Une production raisonnée et responsable
À l’Atelier Tuffery, la surproduction et le gaspillage sont bannis. Inspiré de ses aïeux, Julien Tuffery rappelle : *« À ses débuts, la manufacture faisait preuve d’une rationalité parfaite, avec zéro gaspillage, puisque la fabrication se faisait selon les besoins des ouvriers »*. Le jean, robuste et teint à l’indigo naturel, était alors conçu pour durer. Aujourd’hui, les collections sont limitées, 85% des ventes reposent sur des basiques et un atelier de réparation permet de prolonger la vie des vêtements.

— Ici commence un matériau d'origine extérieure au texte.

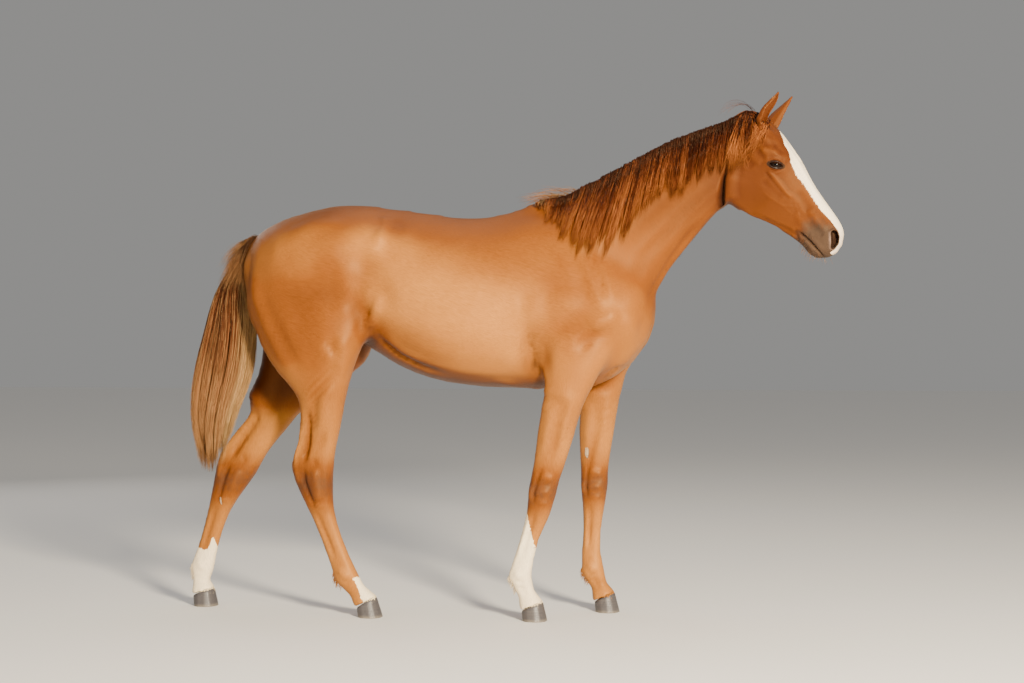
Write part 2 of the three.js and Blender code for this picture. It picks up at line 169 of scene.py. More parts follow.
# while it is remeshed the ears, head and legs are enlarged, so that one voxel size suits them all
zoomDetails = {
    "growing": [
        # which way it grows, a point on its axis, where it starts, over how far, and how much
        ((0.4, 0.0, 0.9165), (0.955, -0.055, 1.8), 1.965, 0.05, 1.9),
        ((0.8, 0.0, 0.6), (0.82, -0.01, 1.55), 1.15, 0.35, 3.3),
    ],
    "legFrom": 0.84,
    "legOver": 0.34,
    "legZoom": 2.1,
    "legMiddles": (0.1, -0.7),
    "legParting": (-0.25, -0.07),
}
headwards = np.array(zoomDetails["growing"][1][0])


def stretched(along, over, zoom, back):
    # how far along each point lies on the enlarged shape, or on the real one, and how much wider it is there
    steps = np.linspace(0, 1.4, 700)
    scale = 1 + (zoom - 1) * ramp(steps, 0, over)
    reach = np.concatenate([[0], np.cumsum((scale[1:] + scale[:-1]) / 2 * np.diff(steps))])
    if back:
        to = np.interp(along, reach, steps)
        return to, 1 / np.interp(to, steps, scale)
    return np.interp(along, steps, reach), np.interp(along, steps, scale)


def grown(places, way, axis, start, over, zoom, back):
    way, middle = np.array(way), np.array(axis)
    way = way / np.linalg.norm(way)
    middle = middle - way * (middle @ way)
    along = places @ way - start
    part = along > 0
    to, factor = stretched(along[part], over, zoom, back)
    aside = places[part] - np.outer(places[part] @ way, way) - middle
    places[part] = middle + aside * factor[:, None] + np.outer(to + start, way)
    return places


def zoomed(places, back=False):
    z = zoomDetails
    places = places.copy()
    if not back:
        for growing in z["growing"]:
            places = grown(places, *growing, back)
    depth = z["legFrom"] - places[:, 2]
    part = depth > 0
    to, factor = stretched(depth[part], z["legOver"], z["legZoom"], back)
    middles = np.where(places[part, 0] > z["legParting"][1 if back else 0], *z["legMiddles"])
    places[part, 0] = middles + (places[part, 0] - middles) * factor
    places[part, 1] *= factor
    places[part, 2] = z["legFrom"] - to
    if back:
        for growing in reversed(z["growing"]):
            places = grown(places, *growing, back)
    return places


def taperedRod(bm, start, end, radii, segments=14):
    start, end = Vector(start), Vector(end)
    turn = (end - start).to_track_quat("Z", "Y").to_matrix().to_4x4()
    place = Matrix.Translation((start + end) / 2) @ turn
    bmesh.ops.create_cone(bm, cap_ends=True, segments=segments, radius1=radii[0], radius2=radii[1],
                          depth=(end - start).length, matrix=place)


def fleshTogether():
    bm = bmesh.new()
    for name in skinDetails["flesh"]:
        bm.from_mesh(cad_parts[name].data)
    bmesh.ops.remove_doubles(bm, verts=bm.verts, dist=0.00001)
    bm.normal_update()
    for vert in bm.verts:
        vert.co += vert.normal * skinDetails["overlap"]
    bones = skinDetails["dock"]
    for (x, z, radius), (nextX, nextZ, nextRadius) in zip(bones, bones[1:]):
        taperedRod(bm, (x, 0, z), (nextX, 0, nextZ), (radius, nextRadius))
        bmesh.ops.create_icosphere(bm, subdivisions=2, radius=radius, matrix=Matrix.Translation((x, 0, z)))
    bmesh.ops.triangulate(bm, faces=bm.faces)
    bmesh.ops.subdivide_edges(bm, edges=bm.edges, cuts=2, use_grid_fill=True)
    return newObject("skin", meshOf("skin", bm))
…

Un impact environnemental maîtrisé
Le jean «Alphonse Flex» a été évalué par La Belle Empreinte : 3,6 kilos de CO2 équivalent, contre 32 kilos pour un jean classique. Son éco-score atteint 1 021 points, contre 7 100 pour un produit équivalent vendu en France. Delphine Droz, fondatrice de La Belle Empreinte, considère l’atelier comme *« pionnier dans la modélisation de l’impact écologique et exigeant à chaque étape du processus »*. Les tissus proviennent de fabricants français et européens, souvent à quelques centaines de kilomètres de Florac.
Vers des matières plus durables
Bien que le coton reste incontournable, l’entreprise diversifie ses matières : chanvre, lin, laine locale. Julien Tuffery précise : *« Aujourd’hui, 25% de nos vêtements sont faits avec des alternatives au coton »*. La laine de brebis Lacaune des Cévennes est utilisée depuis dix ans, et depuis 2024, la manufacture développe son propre cheptel de brebis mérinos, contribuant à la fertilisation des sols et à la préservation des traditions pastorales.
Un modèle économique écoresponsable
La notion de « juste prix » est centrale : un jean coûte entre 139 et 290 euros. Pour Julien Tuffery, *« un jean vendu 100 euros hors taxes coûte 75 euros à produire. C’est le poids de l’engagement, cela demande du courage »*. L’entreprise mise sur la durabilité physique et émotionnelle des vêtements, encourageant un lien durable entre le consommateur et le produit.
Un lieu pensé pour l’écologie et le bien-être
La manufacture elle-même reflète cette éthique : isolation faite à partir de vieux jeans déchiquetés, bois et pierre locaux, postes de travail alternés pour éviter la monotonie et favoriser le bien-être des salarié·es. Julien Tuffery reconnaît le paradoxe : *« On fabrique au fin fond des Cévennes le vêtement le plus mondialisé. C’est totalement irrationnel si le but est de gagner de l’argent rapidement »*. Mais cette stratégie sur le made in France et l’écologie porte ses fruits : croissance de 20% et chiffre d’affaires de 5,5 millions d’euros.
Entre tradition et modernité, l’Atelier Tuffery montre qu’il est possible de produire des vêtements de qualité, durables et respectueux de l’environnement, tout en restant compétitif. Une belle leçon pour les consommateurs et les entreprises qui souhaitent conjuguer mode et responsabilité.